Kids don’t subscribe to our culture of productivity, where we are way too busy doing “important things” to waste our valuable time with play. In  The Gifts of Imperfection, Brené Brown writes: We have to become intentional about cultivating play, and about letting go of productivity as self-worth.

 Re-visit what rituals and pastimes you enjoyed as a child. There is a good chance you would enjoy one or all of them now that you are grown up. Take each one for a test drive and find out. You may rediscover an activity that brings you a lot of joy.

9. Sign up for a class.

The only way you can know if you are going to like something is to try it.
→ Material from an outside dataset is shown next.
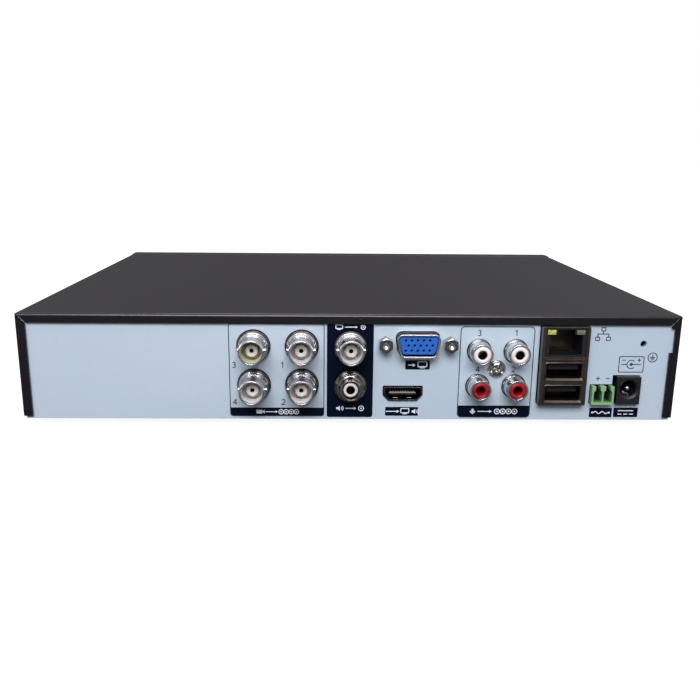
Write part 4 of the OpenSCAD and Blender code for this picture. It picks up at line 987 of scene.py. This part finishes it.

Not everything may appeal to you, and that’s okay. But if you feel an inkling of interest in yoga or pottery or hip-hop dance, then go find a class and find out if it is your new favorite thing! Now more than ever the availability of online classes means there is something for every interest and schedule.

As adults, we may find ourselves hesitating to try something new based on our fear of looking dumb or feeling foolish,  writes Emily Freeman. But exploring things that we are curious about is a way to stay in touch with ourselves. Take a deep breath and let go of your fear of being a beginner.

10. Journal about your perfect vacation.

Most of us plan our vacations around the people we love. Either to visit our people, or to entertain our people, or as a compromise to keep our people from driving us crazy.

But what if you could plan a vacation exactly as you wanted? Just you. Without thinking about anyone else.

Now I’m not suggesting that you could make this fantasy a reality on a regular basis; I do live here in the real world. But this exercise may identify for you some things that you really do love and loathe about how you spend your time off. Which in turn could help inform your future choices when you are making plans for your next vaca. So grab a pen and dream about what your very own dream vacation would look like.

Growing in self-awareness is a dynamic and ongoing process, writes Jacie Scott in her article for Darling Magazine. We don’t get to know ourselves once and be done with it.

We have to accept that we are ever-evolving creatures and taking the time to get to know who we are today has value. We need to keep our relationship with ourselves fresh, just like we would our relationship with a friend or partner.

Freeman explains: Knowing what you want builds your confidence…. It means you’ve taken time to give your inner voice a place at the table. You are allowed to take up space in the room.

I love that. You are allowed to take up space in the room.

This isn’t to imply the needs and wants of the people we love aren’t important, of course they are! But our likes, dislikes and preferences are important as well.

And here’s the kicker, according to The Art of Showing Up: The more you name and honor your own needs, the easier it becomes to do the same for others. So in the interest of taking care of you AND your people, take the time to reacquaint yourself with the person you will have the closest relationship of your life with: YOU.